Management highlighted:

  • Strong backlog and order flow in Building Solutions underpinning visibility.
  • Ongoing focus on accretive M&A and operational efficiency across divisions.

Takeaways

Star Equity’s Q2 performance affirms the strategic merit of its portfolio approach, with margin expansion, backlog growth, and investment gains all contributing to a step-change in profitability.

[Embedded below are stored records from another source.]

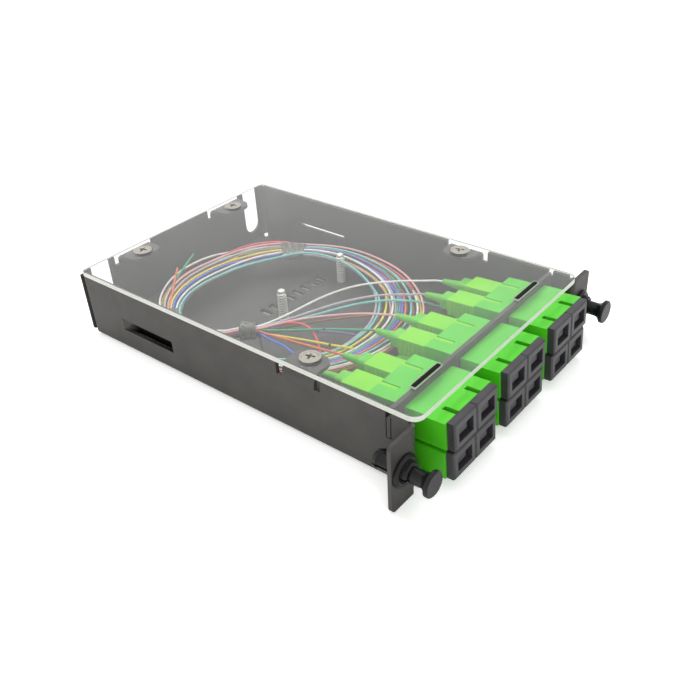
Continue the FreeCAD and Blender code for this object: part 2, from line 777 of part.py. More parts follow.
def fibre_routes():
    """Route of each fibre from its boot's tip to the bundle's face."""
    lower, upper = row_heights
    ports = [y + port_pitch * side for y in adapter_ys for side in (-0.5, 0.5)]
    chosen = [
        (ports[5], upper, [(-55.4, 36.4, 16.5), (-63.4, 31.6, 16.3), (-70.5, 25.8, 16.1), (-76.3, 20.2, 15.8),
                           (-80.7, 13.2, 15.4), (-83.9, 4.8, 15.0), (-85.6, -5.1, 14.6), (-87.0, -14.4, 14.2)],
         (-1, 1.5)),
        (ports[4], upper, [(-54.2, 25.0, 16.3), (-60.4, 20.4, 15.8), (-67.0, 14.8, 15.4), (-72.4, 8.4, 14.9),
                           (-76.2, 1.0, 14.6), (-79.6, -6.8, 14.3), (-84.2, -17.0, 14.1)], (0, 1.5)),
        (ports[3], upper, [(-54.4, 4.6, 16.2), (-61.4, 0.8, 15.6), (-68.2, -3.2, 15.1), (-74.6, -8.4, 14.7),
                           (-80.6, -14.6, 14.4), (-85.6, -20.8, 14.1)], (1, 1.5)),
        (ports[2], upper, [(-54.0, -8.8, 16.2), (-60.6, -11.8, 15.7), (-67.2, -15.0, 15.1), (-73.4, -18.6, 14.4),
                           (-79.6, -22.2, 13.8), (-85.8, -25.6, 13.3)], (0, 0.5)),
        (ports[1], upper, [(-54.4, -26.8, 16.1), (-61.8, -27.5, 15.5), (-69.7, -27.9, 14.8),
                           (-77.6, -28.0, 14.0), (-84.8, -28.4, 13.4)], (1, 0.5)),
        (ports[0], upper, [(-55.2, -37.4, 16.2), (-62.6, -35.0, 15.7), (-69.4, -32.6, 15.2),
                           (-76.0, -30.8, 14.2), (-82.8, -29.9, 13.0)], (1, -0.5)),
        (ports[5], lower, [(-54.4, 34.8, 6.4), (-62.6, 28.8, 7.6), (-70.4, 21.4, 8.9), (-75.2, 12.6, 9.9),
                           (-77.6, 4.0, 10.9), (-80.2, -5.4, 11.9), (-84.4, -16.4, 12.9)], (-1, 0.5)),
        (ports[4], lower, [(-54.8, 22.4, 6.4), (-61.4, 15.8, 7.6), (-67.6, 8.2, 8.8), (-72.8, 0.6, 9.8),
                           (-78.4, -7.8, 10.6), (-85.2, -18.4, 11.2)], (-1, -1.5)),
        (ports[3], lower, [(-54.8, 2.8, 6.4), (-62.2, -3.2, 7.7), (-69.8, -9.6, 9.2), (-77.2, -16.4, 10.6),
                           (-84.2, -23.0, 11.7)], (0, -0.5)),
        (ports[2], lower, [(-54.6, -9.8, 6.4), (-62.4, -13.2, 7.7), (-70.2, -17.4, 8.9), (-77.4, -22.0, 10.0),
                           (-84.2, -26.0, 10.9)], (0, -1.5)),
        (ports[1], lower, [(-55.2, -26.4, 6.4), (-61.8, -23.4, 8.5), (-67.0, -19.4, 11.0), (-73.0, -16.8, 12.9),
                           (-79.4, -16.8, 13.1), (-85.2, -20.4, 12.7)], (-1, -0.5)),
        (ports[0], lower, [(-55.2, -36.8, 6.4), (-63.4, -34.4, 7.8), (-72.4, -31.8, 9.2),
                           (-81.6, -30.2, 10.5)], (1, -1.5)),
    ]
    routes = []
    for y, low, middle, entry in chosen:
        straight = [hung_point(boot_tip + step, y, low + port_lift, low) for step in (fibre_in_boot, -fibre_in_boot)]
        routes.append(straight + middle + [bundle_entry(*entry, before) for before in (fibre_lead, 0.0)])
    return routes


def build():
    save("tray", tray())
    save("adapter_plate", adapter_plate())
    save("cover", cover())
    save("cover_screws", *[cover_screw(x, y) for x, y in screw_places()])
    save("studs", *[stud(x, y) for x, y in stud_places()])
    for name, side in sides:
        for piece, shape in (("grommet", grommet()), ("plunger", plunger())):
            save(piece + "_" + name, shape if side > 0 else mirrored(shape))
    sleeves, ferrules = [], []
    for row, low in zip(("lower", "upper"), row_heights):
        for column, y in enumerate(adapter_ys, 1):
            save("adapter_%s_%d" % (row, column), hung(adapter(y, low), low))
            for number, (port_y, port_z) in enumerate(port_places(y, low), 2 * column - 1):
                for piece, shape in (("dust_cap", dust_cap(port_y, port_z)), ("connector", connector(port_y, port_z)),
                                     ("boot", boot(port_y, port_z))):
                    save("%s_%s_%d" % (piece, row, number), hung(shape, low))
                sleeves.append(hung(alignment_sleeve(port_y, port_z), low))
                ferrules.append(hung(ferrule(port_y, port_z), low))
    save("alignment_sleeves", *sleeves)
    save("ferrules", *ferrules)
    save("fibre_coil", fibre_coil())
    save("fanout_fibres", *[tube(route) for route in fibre_routes()])
    save("wrap_bundle", bundle_wrap())
    for name, angle in wrap_angles.items():
        save("wrap_" + name, band_wrap(angle))


build()
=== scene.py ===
import bpy
import math
import random
from mathutils import Matrix, Vector


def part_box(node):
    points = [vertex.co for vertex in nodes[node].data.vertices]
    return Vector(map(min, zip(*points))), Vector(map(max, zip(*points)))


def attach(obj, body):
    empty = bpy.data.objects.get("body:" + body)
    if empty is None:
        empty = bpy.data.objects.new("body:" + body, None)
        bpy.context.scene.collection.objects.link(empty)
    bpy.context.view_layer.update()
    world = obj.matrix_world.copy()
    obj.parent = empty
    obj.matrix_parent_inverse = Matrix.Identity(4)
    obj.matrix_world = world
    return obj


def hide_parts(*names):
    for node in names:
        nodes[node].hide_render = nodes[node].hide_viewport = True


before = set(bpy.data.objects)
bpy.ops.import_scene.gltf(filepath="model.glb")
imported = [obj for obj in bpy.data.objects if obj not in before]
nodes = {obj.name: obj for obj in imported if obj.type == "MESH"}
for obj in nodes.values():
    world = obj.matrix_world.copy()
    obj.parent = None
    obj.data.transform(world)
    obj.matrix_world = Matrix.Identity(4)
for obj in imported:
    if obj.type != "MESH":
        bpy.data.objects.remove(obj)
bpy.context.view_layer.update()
mm = 0.001
ports = range(1, 7)
rows = ("lower", "upper")


def deselectAll():
    if bpy.context.mode != "OBJECT":
        bpy.ops.object.mode_set(mode="OBJECT")
    bpy.ops.object.select_all(action="DESELECT")


def activate(piece):
    deselectAll()
    piece.select_set(True)
    bpy.context.view_layer.objects.active = piece


def applyModifiers(piece):
    activate(piece)
    for modifier in list(piece.modifiers):
        bpy.ops.object.modifier_apply(modifier=modifier.name)


def settle(piece):  # the place goes into the mesh, and the object back to the origin
    activate(piece)
    bpy.ops.object.transform_apply(location=True, rotation=True, scale=True)


def mergeDoubles(piece, distance, outward=False):  # outward also turns every face to the outside
    activate(piece)
    bpy.ops.object.mode_set(mode="EDIT")
    bpy.ops.mesh.select_all(action="SELECT")
    bpy.ops.mesh.remove_doubles(threshold=distance)
    if outward:
        bpy.ops.mesh.normals_make_consistent(inside=False)
    bpy.ops.object.mode_set(mode="OBJECT")


def pick(piece, kind, test):  # edit mode with the chosen edges or faces selected
    activate(piece)
    bpy.ops.object.mode_set(mode="EDIT")
    bpy.ops.mesh.select_mode(type=kind)
    bpy.ops.mesh.select_all(action="DESELECT")
    bpy.ops.object.mode_set(mode="OBJECT")
    mesh = piece.data
    if kind == "EDGE":
        for edge in mesh.edges:
            ends = [mesh.vertices[index].co for index in edge.vertices]
            edge.select = test(*ends)
    else:
        for face in mesh.polygons:
            face.select = test(face)
    bpy.ops.object.mode_set(mode="EDIT")


def ready(name, material, smooth=None):  # names, dresses and fixes the active piece to the case
    piece = bpy.context.view_layer.objects.active
    piece.name = name
    piece.data.materials.clear()
    piece.data.materials.append(material)
    settle(piece)
    if smooth:
        bpy.ops.object.shade_smooth_by_angle(angle=math.radians(smooth))
    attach(piece, "root")
    return piece


# The camera's place in metres, its aim in degrees, and its lens, sensor and nearest distance.
cameraView = {
    "place": (0.11153, -0.20859, 0.18358),
    "azimuth": 40.62,
    "elevation": 34.01,
    "roll": -3.37,
    "lens": 42.38,
    "sensor": 36,
    "nearest": 0.01,
}


def addCamera(view):
    turn, lift, roll = (math.radians(view[key]) for key in ("azimuth", "elevation", "roll"))
    back = Vector((math.sin(turn) * math.cos(lift), -math.cos(turn) * math.cos(lift), math.sin(lift)))
    right = Vector((0, 0, 1)).cross(back).normalized()
    up = back.cross(right)
    tiltedRight = right * math.cos(roll) + up * math.sin(roll)
    tiltedUp = up * math.cos(roll) - right * math.sin(roll)
    bpy.ops.object.camera_add(location=view["place"])
    camera = bpy.context.object
    axes = Matrix((tiltedRight, tiltedUp, back)).transposed()
    camera.matrix_world = Matrix.Translation(view["place"]) @ axes.to_4x4()
    camera.data.lens = view["lens"]
    camera.data.sensor_width = view["sensor"]
    camera.data.clip_start = view["nearest"]
    bpy.context.scene.camera = camera


addCamera(cameraView)
print("camera set")


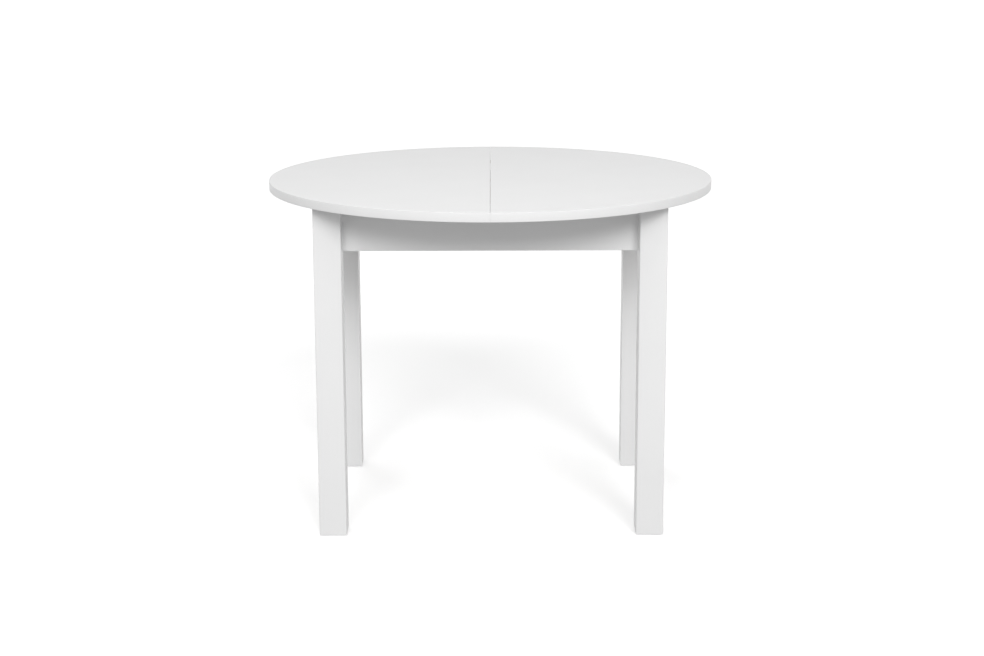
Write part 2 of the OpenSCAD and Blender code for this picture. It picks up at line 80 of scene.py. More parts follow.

  • Backlog-Driven Visibility: The surge in Building Solutions backlog is a tangible indicator of sustained demand and supports management’s bullish tone on the division’s outlook into 2026.
  • Portfolio Leverage: The realized investment gains validate the Investments division’s role as a source of non-operational upside, but introduce volatility that must be monitored.
  • Integration Watchpoint: The Hudson Global merger is a structural pivot; successful synergy capture and cost reduction will be critical to realizing the promised value creation.

Conclusion

Star Equity Holdings delivered a transformative Q2, with operational and investment tailwinds driving margin expansion and backlog growth. The pending Hudson Global merger offers a catalyst for further scale and diversification, but integration and sustained execution will be the ultimate test for management and investors alike.

Industry Read-Through

Star Equity’s results highlight several broader industry themes: The sharp rise in modular construction backlog signals accelerating adoption of factory-built solutions as labor shortages and cost pressures persist in traditional building. Energy services remains bifurcated, with premium tools and service levels supporting selective pricing power even as commodity segments weaken. The success of the Investments division underscores the importance of active capital allocation in diversified holding companies. Finally, the Hudson Global merger reflects a sector-wide push for scale, cost synergy, and business model resilience amid market volatility—trends likely to drive further consolidation across both construction and business services sectors.